Here is the adventure (still unfortunately virtual) that allowed me to taste the distillate of the island's distillery: ISLE OF RAASAY SINGLE MALT BATCH 1.
On the Isle of Skye, just after a previous tasting in the new distillery of Torabhaig (see here the tasting), I heard about another young distillery in the area, further north.
So here I am, on board BRAD PEAT, heading towards the centre-east of the island to take the ferry to Sconser. On the spot, you have to be blind not to see the mountains of the island where I have to go: RAASAY.
A quick boat ride across a small inlet and I'm there.
On the way, the ferry passes a man swimming across the strait. On board, a young brunette woman calls out "go James, go"! Approaching her, I ask her about this strange character splashing around in these certainly not tropical waters! She explains me that he took the challenge to cross the strait to go and have a drink at the RAASAY distillery ! This distillate must be worth it, I do well to go there.
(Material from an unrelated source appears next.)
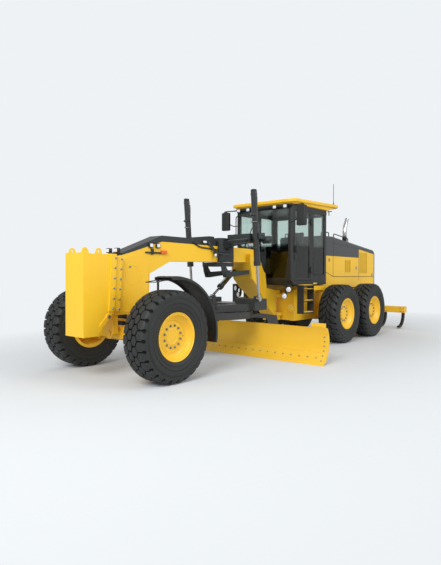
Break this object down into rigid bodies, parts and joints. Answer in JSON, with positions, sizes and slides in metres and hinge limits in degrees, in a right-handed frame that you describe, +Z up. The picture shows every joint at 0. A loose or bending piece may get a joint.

So I tell her that this is precisely my destination, and she tells me: "my name is Eilean Green, and I'm the marketing manager of the distillery". A happy coincidence. She said she would accompany me! Let's hope that my faithful BRAD PEAT is up to the task as it is not used to transporting young women !
Crédit : Ile Of Raasay distillery
We disembarked on the small volcanic island of barely 200 souls, wedged between the mainland and the Isle of Skye, after barely 25 minutes by boat.
BRAD PEAT did a good job and we quickly got there. The distillery is only 5 minutes south of the landing stage.
Here we are a little before the only village of the island, Inverarish, in front of a Victorian house inserted between several modern buildings: Borodale House. There, I immediately realize that BRAD PEAT is going to have a friend in his car park. I park next to an orange combi in the colour of the distillery (I remind you that mine is blue!). Ahh the combis!
Crédit : Ile Of Raasay distillery
Eilean then explains to me that the building, which has a superb view over the bay and the Isle of Sky, is not only a distillery but also houses a restaurant and even a hotel (awarded at the 2019 Scottish Hotel Awards).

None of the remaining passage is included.